Leanna Lee Hawkins v. Merchants National Bank, a California Corporation

127 F.3d 1105

NOTICE: Ninth Circuit Rule 36-3 provides that dispositions other than opinions or orders designated for publication are not precedential and should not be cited except when relevant under the doctrines of law of the case, res judicata, or collateral estoppel.
Leanna Lee HAWKINS, Plaintiff-Appellee,
v.
MERCHANTS NATIONAL BANK, a California Corporation,
Defendant-Appellant.

No. 96-15943.

United States Court of Appeals, Ninth Circuit.

Oct. 8, 1997.

Appeal from the United States District Court for the Eastern District of California William B. Shubb, District Judge, Presiding

Before: BROWNING, CHOY and THOMPSON, Circuit Judges.

1

MEMORANDUM*

2

Merchants National Bank ("Merchants") appeals from a judgment entered following a jury verdict in favor of Leanna Lee Hawkins. We have jurisdiction pursuant to 28 U.S.C. § 1291, and we affirm in part and reverse in part.

DISCUSSION

A. Motion for Judgment as a Matter of Law

3

Merchants argues that the district court erred in not granting judgment in its favor as a matter of law because there was not substantial evidence to support (1) Hawkins's claim that she was constructively discharged due to sex discrimination under Title VII and age discrimination under the California Fair Employment and Housing Act ("FEHA") and (2) the jury's award of punitive damages.

4

A motion for judgment as a matter of law must be denied if there is substantial evidence to support the verdict.
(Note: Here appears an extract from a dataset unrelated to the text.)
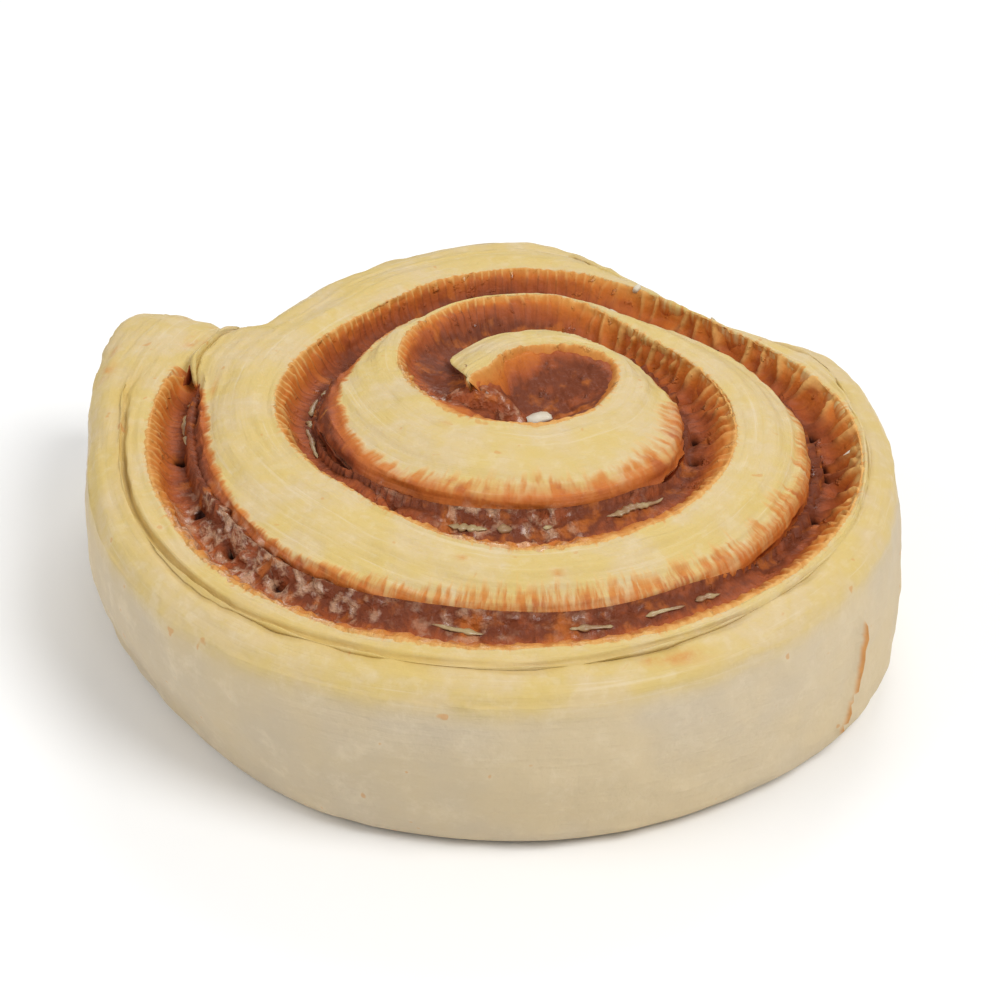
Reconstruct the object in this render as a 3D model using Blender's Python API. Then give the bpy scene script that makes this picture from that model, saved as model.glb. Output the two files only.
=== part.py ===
"""Cinnamon brioche: a slice cut from a rolled-up sheet of brioche dough, with the cinnamon paste rolled in.

Two pieces, in metres, +Z up, standing on z = 0:
  dough             one strip wound into a spiral of three turns
  cinnamon_filling  the paste between the turns, and the plug of it in the open middle

Everything is placed by the turn, counted along the strip from its inner tip. A whole turn number points to -X,
and the turns run clockwise seen from above. Radii are measured from the middle of the open centre.
"""

import math

import bpy
import bmesh

MM = 0.001

# Driving dimensions, in millimetres
ROLL_CENTRE = (5.264, 4.627)    # middle of the open centre, from the middle of the bun
RIM_HEIGHT = 24.0               # cut face at the outer edge
CORE_RISE = 6.0                 # how much higher the pushed-up middle stands
DOME_REACH = 46.0               # radius at which that rise has run out

# The strip, from its inner tip to the lobe that ends it
TIP_TURN, TIP_SLANT = -0.006, 0.148     # the tip is cut on the slant, by this share of a turn
SLANT_FADE = 0.35               # over this share of a turn the sections come square again
TAIL_TURN, TAIL_ROUND_TURN = 3.064, 0.021
TAIL_ROUND = (1.8, 5.0)         # how far its end is drawn in, on its inner and outer side
TAIL_SAG = 2.0
GAP = 1.5                       # paste and clearance between two turns
RIDGE_WIDTH = 0.35              # of the ridge's level edge
TOP_LEAST = 0.6                 # the top is at least this wide between that edge and the shoulder
SHOULDER_DROP = 1.6             # each turn falls away outwards by this much
SHOULDER_ROUND = (2.0, 3.4)     # width and depth of its rounded outer shoulder
BASE_BEVEL = 0.8                # along the foot of the inner turns
PINCH_LENGTH = 0.075            # of a place where the turns press together, in turns

# The bun's own side
SIDE_ROUND = (4.0, 3.6)
SIDE_FOOT_ROUND = (3.6, 4.2)
SIDE_BULGE = 0.7                # the side swells by this much half-way up
SIDE_LEAN = 0.4                 # and stands in by this much at its foot
SIDE_UNEVENNESS = 0.25
RIM_SAG = (2.36, 2.4)           # the turn at which the rim sags at the back, and by how much
LEAN_LENGTH = 0.06              # of a place where the side leans or sags, in turns

# The brown slope on the inner side of each turn, from the crevice up to the ridge
SLOPE_RUN, CREVICE_DEPTH = 4.3, 4.4
PIT_SLOPE_RUN, PIT_SLOPE_DEPTH = 2.4, 2.0

# Beyond this turn the lobe is pressed onto the turn inside it, with only a shallow crease between them
PRESSED_TURN, PRESSED_LENGTH = 3.02, 0.035
CREASE_DEPTH, CREASE_ROUND, CREASE_GAP = 1.2, (1.2, 1.2), 0.5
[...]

Maynard v. City of San Jose, 37 F.3d 1396, 1404 (9th Cir.1994). "Substantial evidence is such relevant evidence as reasonable minds might accept as adequate to support a conclusion even if it is possible to draw two inconsistent conclusions from the evidence." Id.

1. Constructive Discharge under Title VII

5

Under Title VII, an employee is constructively discharged when, "looking at the totality of the circumstances, a reasonable person in [the employee's] position would have felt that [she] was forced to quit because of intolerable and discriminatory working conditions." Watson v. Nationwide Ins. Co., 823 F.2d 360, 361 (9th Cir.1987) (citations and internal quotation omitted).

6

Hawkins presented substantial evidence of a pattern of discrimination. First, she presented evidence that she was denied benefits offered to the male officers. Second, in a one-month period, three younger males were promoted, leaving only two male employees who were not officers. Third, Hawkins presented substantial evidence that she no longer had authority over her staff; the duties and the schedule of her staff were restructured without her input or over her objections. Fourth, Hawkins was excluded from the management team. With the creation of the Chief Financial Officer position, she reported to someone who had been her equal and who had little experience in operations. Further, Hawkins had minimal input, if any, into the strategic plan.

7

Merchants argues that Hawkins's evidence is insufficient as a matter of law, relying on Schnidrig v. Columbia Machine, Inc., 80 F.3d 1406, 1411 (9th. Cir.1996), cert. denied sub nom. Columbia Machine, Inc. v. Schnidrig, 117 S.Ct. 295 (1996). We disagree. Hawkins presented more evidence of intolerable working conditions than the plaintiff in Schnidrig. She was not simply excluded from a meeting. She was excluded from the entire strategic planning process, and her authority was undermined. She was also denied benefits offered to male officers.

8

Substantial evidence supports the jury's verdict of constructive discharge under Title VII. The district court did not err in denying Merchants' motion for judgment as a matter of law.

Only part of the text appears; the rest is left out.